Por Sara Andrade
Gracias a mi fluctuante obsesión por la ciudad que habito he llegado a cometer un par de acciones que muchos considerarían intrusivas. Yo, que no quiero pensar que soy el villano de la película, me digo a mí misma que todo es parte de una profunda y elaborada investigación acerca de Zacatecas y sus características. Me repito que soy una científica mientras pego el rostro en la ventana de unas de esas casas de 200 años del centro histórico e intento dilucidar el orden de la sala de una familia que no sabe que la estoy observando. Me digo a mí misma que es curiosidad antropológica cuando alguien sale o entra de su casa y yo comienzo a caminar más lento para asomarme por su zaguán. Insisto que todo esto no más que parte de mi metodología cuando me asomo por la ventana para ver los techos de los vecinos.
Me pregunto entonces si es algo que sólo me sucede a mí en mi insoslayable cotilleo, o si es el síntoma de un sentir cultural. Me pregunto si mis acciones serían igual de reprensibles si consideramos que Google Maps o Webcams de México hacen exactamente lo mismo. Quizá no resulta tan grosero porque son ojos que están patrocinados por el capital privado y no son los ojos miopes de una mujer con demasiado tiempo libre durante las tardes.
Mi hipótesis operante es que estamos tan acostumbrados al panóptico de las empresas y los gobiernos, que a cualquier torre de Saurón con su pupila llena de fuego la consideramos amiga si tiene debajo un SA de CV o un punto com. O, por lo menos, no tenemos de otra más que aceptar que vivimos en una sociedad digital que es el equivalente a las alas de un serafín: muchos ojos que nunca se cierra, el ruido blanco de la cháchara interminable de las redes sociales y la posibilidad mortal de que, si dices o haces algo equivocado, serás obliterado de la faz del Internet.

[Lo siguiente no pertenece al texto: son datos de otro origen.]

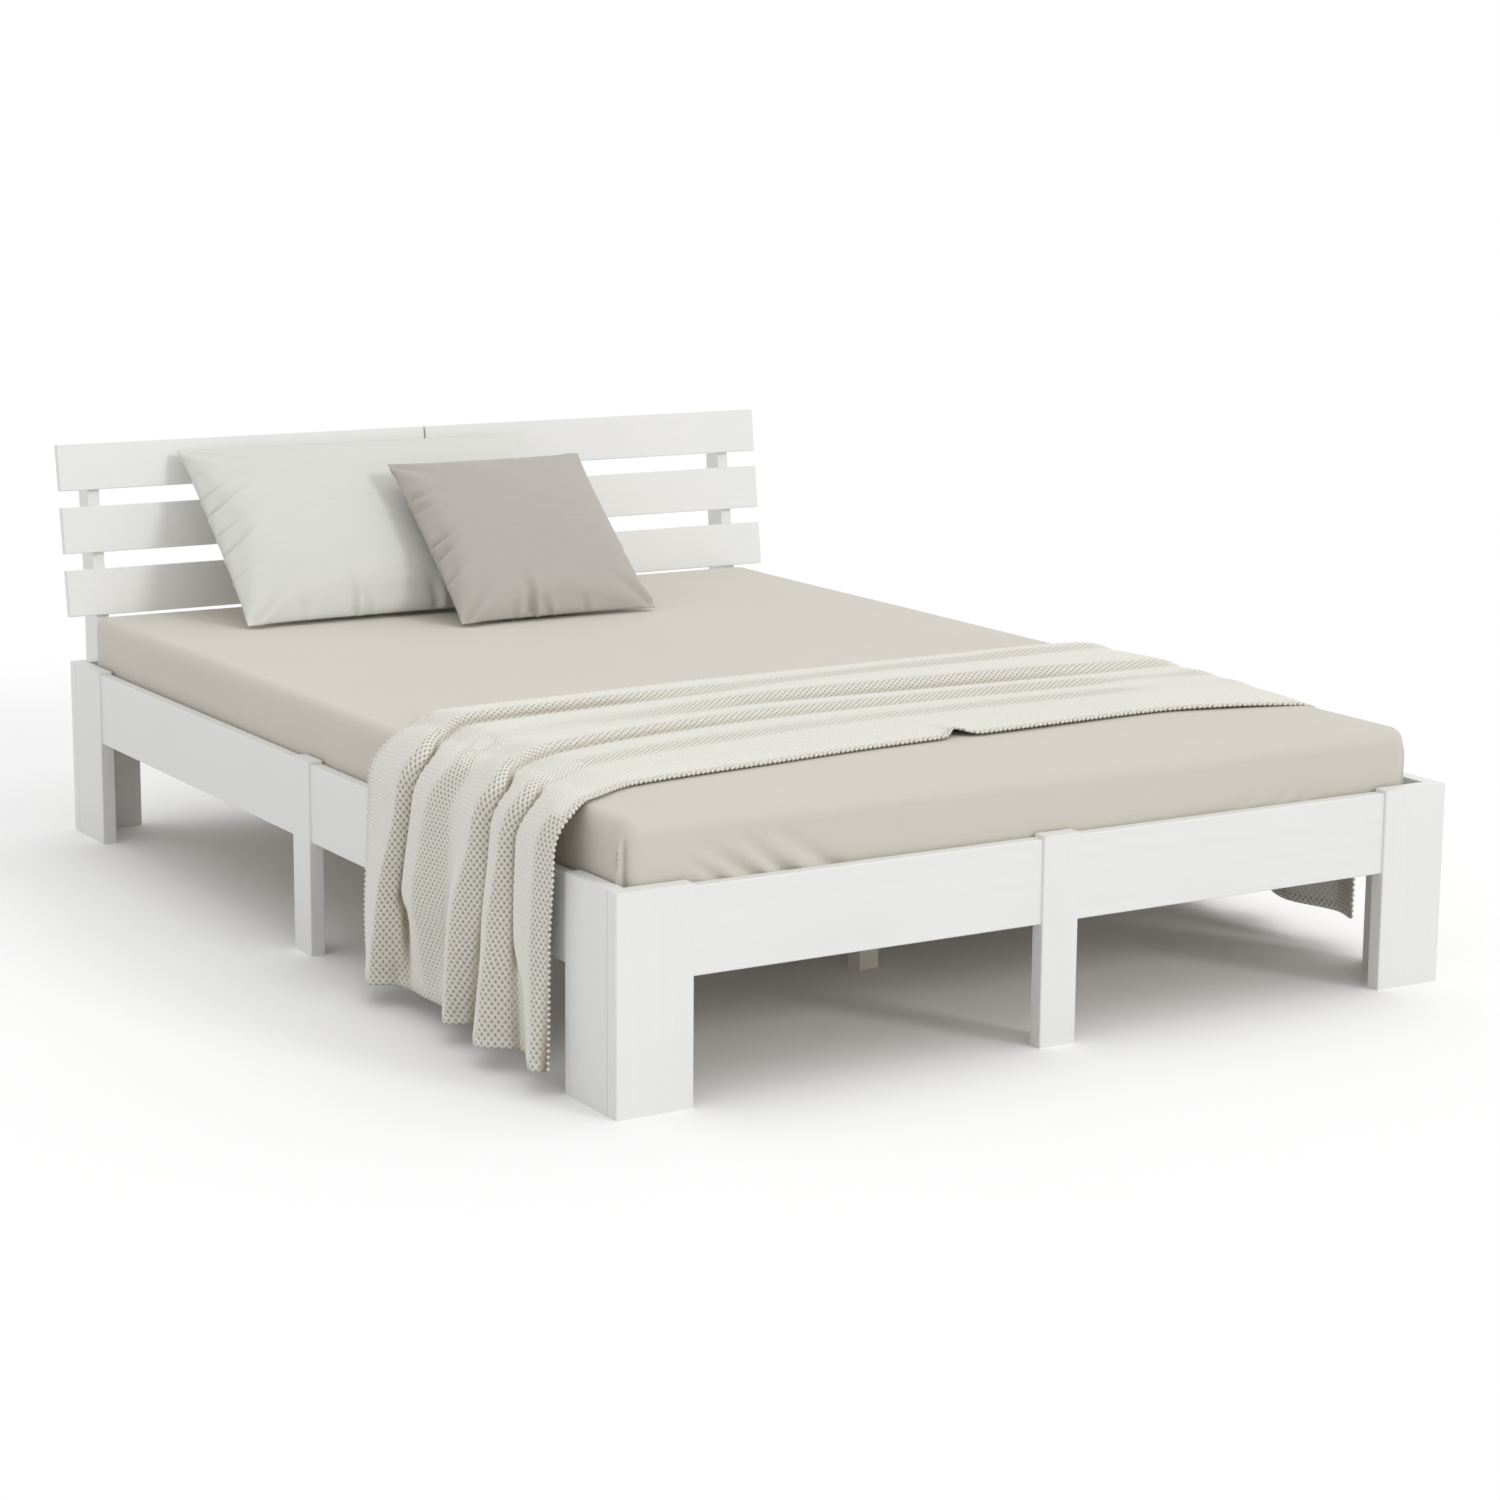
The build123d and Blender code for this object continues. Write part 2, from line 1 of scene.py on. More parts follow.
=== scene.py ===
# Wooden bed, made up: painted frame, mattress, fitted sheet, pillow, cushion and knitted throw.
import math

import bpy
import numpy as np
from mathutils import Matrix, Vector


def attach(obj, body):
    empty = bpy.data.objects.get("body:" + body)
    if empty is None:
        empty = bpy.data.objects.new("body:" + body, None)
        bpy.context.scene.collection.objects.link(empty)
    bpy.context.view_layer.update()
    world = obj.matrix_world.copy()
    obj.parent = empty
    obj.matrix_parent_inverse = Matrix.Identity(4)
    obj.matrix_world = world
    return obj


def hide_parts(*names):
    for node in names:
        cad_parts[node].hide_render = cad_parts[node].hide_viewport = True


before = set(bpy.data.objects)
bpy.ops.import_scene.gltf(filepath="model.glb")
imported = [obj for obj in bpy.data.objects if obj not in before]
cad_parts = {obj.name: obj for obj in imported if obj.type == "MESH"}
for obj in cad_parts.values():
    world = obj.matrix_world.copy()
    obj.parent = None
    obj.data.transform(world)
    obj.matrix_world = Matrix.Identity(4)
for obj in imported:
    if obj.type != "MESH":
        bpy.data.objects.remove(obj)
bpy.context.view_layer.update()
print("frame loaded with", len(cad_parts), "nodes")


def toMode(mode):
    bpy.ops.object.mode_set(mode=mode)


def deselectAll():
    if bpy.context.object and bpy.context.object.mode != "OBJECT":
        toMode("OBJECT")
    bpy.ops.object.select_all(action="DESELECT")


def makeActive(piece):
    deselectAll()
    piece.select_set(True)
    bpy.context.view_layer.objects.active = piece


def readPoints(piece):
    points = np.zeros(len(piece.data.vertices) * 3)
    piece.data.vertices.foreach_get("co", points)
    return points.reshape(-1, 3)


def writePoints(piece, points):
    piece.data.vertices.foreach_set("co", points.ravel())
    piece.data.update()


def readNormals(piece):
    normals = np.zeros(len(piece.data.vertices) * 3)
    piece.data.vertex_normals.foreach_get("vector", normals)
    return normals.reshape(-1, 3)


def nameNew(name):
    # what the last operator made, under its name
    piece = bpy.context.object
    piece.name = piece.data.name = name
    return piece


def addGrid(name, columns, rows):
    # one flat sheet of cells; its column and row numbers are worked out from its places
    deselectAll()
    bpy.ops.mesh.primitive_grid_add(x_subdivisions=columns, y_subdivisions=rows, size=1)
    piece = nameNew(name)
    points = readPoints(piece)
    column = np.rint((points[:, 0] + 0.5) * columns)
    row = np.rint((points[:, 1] + 0.5) * rows)
    return piece, column, row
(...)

Supongo que, cuando pongo uno contra otro, prefiero sufrir la ira de una viejita zacatecana al verme asomada por la ventana de su casa, que sobrevivir los embates de una funa en Twitter, o de ser cancelada por alguna historia de Instagram de mal gusto. También supongo que es más fácil resolver el problema de tener un vecino metiche (ir a tocarle la puerta con violencia y amenazar con echarle caca de gato si lo vuelve a hacer) que resolver el asunto de que en cualquier momento un TikTok de mí misma bailando y haciendo el ridículo se haga viral y sea conocida el resto de mi vida por ser la mujer que hizo el ridículo frente a 40 millones de ojos.
Supongo que la solución de mis problemas reales e inventados es dejarme de cosas y escalar La Bufa, una vez más, y otear a la ciudad desde la seguridad de su cima rocosa, donde ni Google ni los vecinos de esta ciudad pueden reclamarme ser su testigo.